There’s a lot of suspense surrounding Tuesday’s vote on the Senate Finance Committee’s health care reform plan — just not about the outcome.

Democrats are widely expected to overcome their minor-to-substantial misgivings about key details of the plan and unite to pass it, setting up a major battle on the Senate floor and taking another step toward President Obama’s goal to overhaul the nation’s health care system by the end of the year.

But all eyes will be on the 15th vote cast in the committee — one of the last hopes Democrats have to call their reform plans bipartisan.

Sen. Olympia J. Snowe, Maine Republican, is the only member of the minority party who hasn’t ruled out voting for Mr. Obama’s reform plan. She has not yet declared publicly which way she’s leaning.

“I don’t know,” she told reporters Thursday when asked about her vote, adding that she plans to review it more thoroughly ahead of Tuesday’s session.

On the eve of the vote, a new fight surfaced as the Obama administration and the AARP senior lobby pushed back Monday against a new insurance-industry-sponsored report leaked over the weekend that concluded the Senate legislation would significantly increase the cost of insurance premiums.

White House spokesman Reid Cherlin called the report, commissioned by America’s Health Insurance Plans, a “self-serving analysis from the insurance industry.”

AARP Executive Vice President John Rother said Monday he didn’t think the report was “worth the paper it’s written on.”

“If anyone believes it, that’s a problem,” he said.

The study could signal the start of open hostilities between the Obama administration and the industry group given much of the credit for shooting down President Clinton’s health care reform effort in the early 1990s.

Done by analysts for the consulting firm PricewaterhouseCoopers, the AHIP analysis found that single people would pay $600 more annually and families would pay $1,700 more a year under the Senate Finance Committee blueprint for health insurance coverage.

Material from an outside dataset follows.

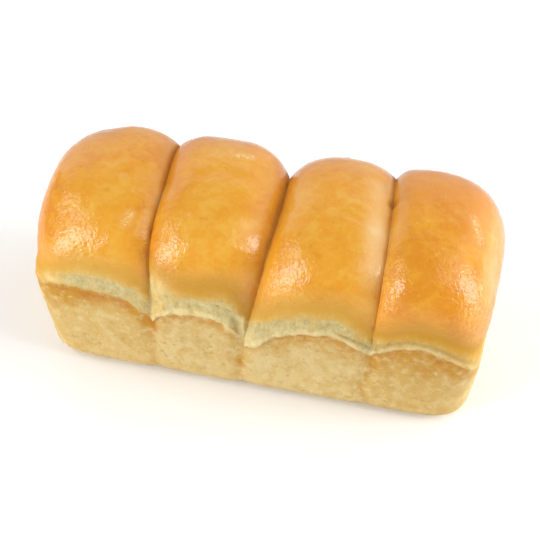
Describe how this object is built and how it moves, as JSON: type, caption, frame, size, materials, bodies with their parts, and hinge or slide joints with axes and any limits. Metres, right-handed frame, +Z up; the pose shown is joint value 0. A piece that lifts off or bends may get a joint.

Ms. Snowe’s blessing would give Mr. Obama and Democrats the opportunity to call their health care reform plans “bipartisan.” Though Democrats originally said they wanted a plan that could generate 70 to 80 votes on the Senate floor, Republicans have largely railed against the various plans. Now, the best hope seems to be “Democrats plus one.”

The Maine lawmaker has made affordability one of her top concerns, saying the poor and middle class would need help if the bill requires all Americans to have health insurance. Ms. Snowe co-authored amendments with Democrats to significantly reduce the penalties for failure to obtain insurance.

Ms. Snowe said she was encouraged by last week’s announcement by the Congressional Budget Office that the bill would cost $829 billion over 10 years and reduce the deficit by $81 billion by the end of that period — meeting President Obama’s demand that the reform overall not increase the federal budget.

Ms. Snowe’s position wasn’t overlooked by many in the Finance Committee’s debate. When Democrats ventured to the Republicans’ side of the dais during the markup debate, it was more often than not to slide into an open seat near Ms. Snowe.